Intellectual Skills

Overview

Practical, real-world knowledge and a range of intellectual abilities across disciplines are essential components of any liberal arts education.

These courses help students develop important academic capacities for use during their undergraduate career and in the rapidly changing world they'll enter after college.

Requirements

  • Foundation Seminar (course code: FOUN)
  • Lab Science (course code: LBSC)
  • Foreign Language (course code: CCFL)
  • Integrated Perspectives (course code: CCIP)

Foundation Seminar

One writing-intensive W1 course in the fall of the first year

Students will develop writing, reading, speaking, listening and information literacy skills necessary for collegiate-level academic work. Students will develop capacities for independent academic work and become more accountable for their own learning.

Lab Science

One course from the list of designated courses

Students will develop a unified understanding of scientific theory and practice in modern natural science. Students will demonstrate an understanding of the development of science as an intellectual pursuit and of the ways in which scientific ideas are formulated, modified and come to be accepted.

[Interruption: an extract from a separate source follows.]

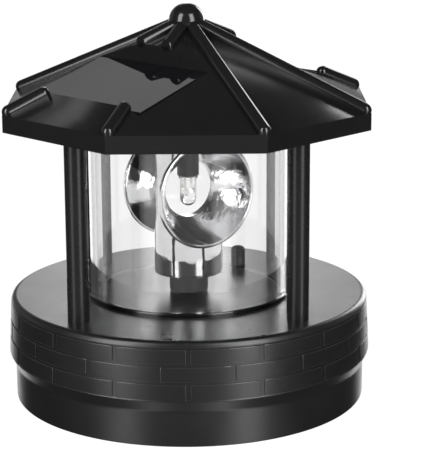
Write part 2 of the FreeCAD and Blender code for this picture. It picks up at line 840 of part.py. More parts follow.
def make_battery_door():
    body = door_outline(0, cover_low_z, cover_low_z + door_thickness)
    cuts = [rod(screw_radius + loose_fit, 0, cover_top_z, door_ear_x(), cell_y)]
    half_length, half_width = tray_room()
    for k in range(5):
        x = -half_length + 3.0 + 2.0 * k
        cuts.append(block((x, x + 0.8), (cell_y - 5, cell_y + 5), (0, cover_low_z + 0.4)))
    return without(body, cuts)


def make_battery_cell():
    start = vec(-cell_length / 2.0, cell_y, cell_z)
    body = Part.makeCylinder(cell_radius, cell_length, start, vec(1, 0, 0))
    nub_start = vec(cell_length / 2.0, cell_y, cell_z)
    nub = Part.makeCylinder(cell_nub_radius, cell_nub_length, nub_start, vec(1, 0, 0))
    return fused([body, nub])


def contact_leaf(x):
    half = contact_width / 2.0
    low_z = cell_z - contact_height / 2.0
    return block((x, x + contact_thickness), (cell_y - half, cell_y + half), (low_z, low_z + contact_height))


def make_contact_plate():
    half_length, half_width = tray_room()
    leaf = contact_leaf(half_length - contact_thickness)
    reach = half_length - contact_thickness - cell_length / 2.0 - cell_nub_length
    dimple = Part.makeCone(contact_dimple_radius, 0.6 * contact_dimple_radius, reach,
                           vec(half_length - contact_thickness, cell_y, cell_z), vec(-1, 0, 0))
    return fused([leaf, dimple])


def make_contact_spring():
    """Leaf with a bowed strip that presses on the flat end of the cell."""
    half_length, half_width = tray_room()
    leaf = contact_leaf(-half_length)
    reach = half_length - cell_length / 2.0 - contact_thickness
    half = bow_half_height
    foot = 1.5 * contact_thickness
    y = cell_y - bow_width / 2.0
    outer = Part.Arc(vec(0, y, -half), vec(reach, y, 0), vec(0, y, half))
    inner = Part.Arc(vec(0, y, foot - half), vec(reach - contact_thickness, y, 0), vec(0, y, half - foot))
    top = Part.LineSegment(vec(0, y, half), vec(0, y, half - foot))
    bottom = Part.LineSegment(vec(0, y, foot - half), vec(0, y, -half))
    outline = Part.Wire(Part.sortEdges([edge.toShape() for edge in (outer, top, inner, bottom)])[0])
    bow = Part.Face(outline).extrude(vec(0, bow_width, 0))
    bow.translate(vec(-half_length + contact_thickness, 0, cell_z))
    return fused([leaf, bow])


# ---- board, switch and button ----
def make_circuit_board():
    low_z = board_top_z - board_thickness
    body = block(board_x, board_y, (low_z, board_top_z))
    cuts = [rod(small_screw_radius + loose_fit, 0, deck_z, x, y) for x, y in board_posts]
    return without(body, cuts)


def make_board_parts():
    """Driver chip, choke, capacitor and two resistors on the board's lower side."""
    low_z = board_top_z - board_thickness
    middle_x = (board_x[0] + board_x[1]) / 2.0
    middle_y = (board_y[0] + board_y[1]) / 2.0
    chip = below_board(chip_size, middle_x - chip_size[0] / 2.0, middle_y - 1.5 * chip_size[1])
    choke_x = board_x[1] - 2 * choke_radius
    choke = rod(choke_radius, low_z - choke_height, low_z, choke_x, board_y[0] + 2 * choke_radius)
    capacitor = rod(capacitor_radius, low_z - capacitor_height, low_z, board_x[0] + 2 * capacitor_radius,
                    middle_y + capacitor_radius)
    resistors = [below_board(resistor_size, middle_x - resistor_size[0], middle_y + 2 * k * resistor_size[1])
                 for k in range(2)]
    return Part.Compound([chip, choke, capacitor] + resistors)


def below_board(size, x, y):
    low_z = board_top_z - board_thickness
    return block((x, x + size[0]), (y, y + size[1]), (low_z - size[2], low_z))


def make_push_switch():
    half = switch_size / 2.0
    top_z = board_top_z + switch_height
    body = block((button_x - half, button_x + half), (button_y - half, button_y + half), (board_top_z, top_z))
    well_z = plunger_top_z - plunger_sink - button_travel - 3.0
    return body.cut(rod(plunger_radius + button_fit, well_z, deck_z, button_x, button_y))


def make_switch_plunger():
    return rod(plunger_radius, plunger_top_z - plunger_sink - 3.0, plunger_top_z, button_x, button_y)


def make_button_cap():
    """Domed rubber cap on a stem, kept in by a flange under the deck."""
    dome_z = button_top_z - button_dome
    mid = (0.8 * button_radius, dome_z + 0.7 * button_dome)
    flange_top = deck_low_z - fit
    flange_low = flange_top - button_flange_height
    body = turned((0, plunger_top_z), (button_radius, plunger_top_z), (button_radius, flange_low),
                  (button_flange_radius, flange_low), (button_flange_radius, flange_top),
                  (button_radius, flange_top), (button_radius, dome_z),
                  (mid, (0.35 * button_radius, button_top_z)), (0, button_top_z))
    body.translate(vec(button_x, button_y, 0))
    return body


# ---- screw groups ----
def make_cover_screws():
    return Part.Compound([screw(x, y, cover_low_z + cover_head_recess, long_screw_length, True)
                          for x, y in cover_screw_places])


def make_door_screw():
    return screw(door_ear_x(), cell_y, cover_low_z, door_screw_length, True)


def make_plate_screws():
    return Part.Compound([screw(x, y, plate_low_z, long_screw_length, True) for x, y in plate_points])


def make_motor_screws():
    return Part.Compound([screw(x, y, plate_top_z, motor_screw_length, False, small_screw_radius,
                                small_head_radius) for x, y in motor_screw_places()])


def make_board_screws():
    low_z = board_top_z - board_thickness
    return Part.Compound([screw(x, y, low_z, board_screw_length, True, small_screw_radius,
                                small_head_radius) for x, y in board_posts])


def make_column_screws():
    lower = [screw(x, y, deck_low_z, long_screw_length, True) for x, y in column_places()]
    upper = [screw(x, y, ceiling_top_z, long_screw_length, False) for x, y in column_places()]
    return Part.Compound(lower + upper)


def make_roof_screws():
    places = [at_azimuth(roof_screw_radius, azimuth) for azimuth in roof_screw_azimuths]
    return Part.Compound([screw(x, y, ceiling_low_z, roof_screw_length, True) for x, y in places])


def build_parts():
    parts = {
        "base_housing": make_base_housing(),
        "foot_ring": make_foot_ring(),
        "lens_tube": make_lens_tube(),
        "roof_shell": make_roof_shell(),
        "ceiling_plate": make_ceiling_plate(),
        "lamp_post": make_lamp_post(),
        "lamp_body": make_lamp(),
        "lamp_leads": make_lamp_leads(),
        "reflector": make_reflector(),
        "drive_hub": make_drive_hub(),
        "rotor_shaft": make_rotor_shaft(),
        "shaft_bush": make_shaft_bush(),
        "output_gear": make_output_gear(),
        "idler_gear": make_idler_gear(),
        "idler_pin": make_idler_pin(),
        "motor_pinion": make_motor_pinion(),
        "motor_shaft": make_motor_shaft(),
        "motor_can": make_motor_can(),
        "gear_plate": make_gear_plate(),
        "bottom_cover": make_bottom_cover(),
        "battery_door": make_battery_door(),
        "battery_cell": make_battery_cell(),
        "contact_plate": make_contact_plate(),
        "contact_spring": make_contact_spring(),
        "circuit_board": make_circuit_board(),
        "board_parts": make_board_parts(),
        "push_switch": make_push_switch(),
        "switch_plunger": make_switch_plunger(),
        "button_cap": make_button_cap(),
        "cover_screws": make_cover_screws(),
        "door_screw": make_door_screw(),
        "plate_screws": make_plate_screws(),
        "motor_screws": make_motor_screws(),
        "board_screws": make_board_screws(),
        "column_screws": make_column_screws(),
        "roof_screws": make_roof_screws(),
    }
    column_names = ("column_front_right", "column_back_right", "column_back_left", "column_front_left")
    for name, (x, y) in zip(column_names, column_places()):
        parts[name] = make_column(x, y)
    for name, azimuth in zip(("solar_panel_front", "solar_panel_back"), panel_azimuths):
        parts[name] = make_solar_panel(azimuth)
    return parts


os.makedirs("parts", exist_ok=True)
for node, shape in build_parts().items():
    shape.exportStep("parts/" + node + ".step")
    print(node, len(shape.Solids), shape.isValid(), round(shape.Volume, 1))
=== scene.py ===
import math
import bmesh
import bpy
from mathutils import Matrix, Vector


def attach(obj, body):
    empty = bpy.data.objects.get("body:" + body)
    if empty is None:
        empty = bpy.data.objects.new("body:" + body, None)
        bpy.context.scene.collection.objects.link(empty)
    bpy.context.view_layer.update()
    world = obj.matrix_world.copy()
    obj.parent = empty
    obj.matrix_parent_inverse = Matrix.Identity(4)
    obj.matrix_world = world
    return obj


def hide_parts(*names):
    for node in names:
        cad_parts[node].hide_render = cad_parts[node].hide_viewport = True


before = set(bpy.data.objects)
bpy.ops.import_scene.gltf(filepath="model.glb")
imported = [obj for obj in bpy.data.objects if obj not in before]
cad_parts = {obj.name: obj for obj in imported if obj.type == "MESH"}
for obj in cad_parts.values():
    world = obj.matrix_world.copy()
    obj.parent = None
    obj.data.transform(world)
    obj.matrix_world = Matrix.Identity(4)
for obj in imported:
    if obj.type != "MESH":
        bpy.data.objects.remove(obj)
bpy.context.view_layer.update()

mm = 0.001          # shapes are drawn in millimetres and brought to metres when finished
weld = 0.0001       # vertices nearer than this become one
scene = bpy.context.scene


def aroundAxis(radius, azimuth):
    # azimuth runs from the front (-Y) towards +X
    turn = math.radians(azimuth)
    return radius * math.sin(turn), -radius * math.cos(turn)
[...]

Students will demonstrate skill in the application of scientific techniques and methods, including the collection, analysis and interpretation of data, and communication of results.

Foreign Language

One course from the list of designated courses

Students will study language as a complex multifunctional phenomenon — as a system for communicating thought and information and as an essential element of human thought processes, perceptions and self-expression — that allows students to understand different peoples and their communities. Students will examine the world, their own culture and their own language through the lens of a foreign language and culture.

Integrated Perspectives

One team-taught interdisciplinary course taken during the sophomore or junior year from the list of designated courses

Students will recognize, construct and evaluate connections among different intellectual methods, ways of learning and bodies of knowledge.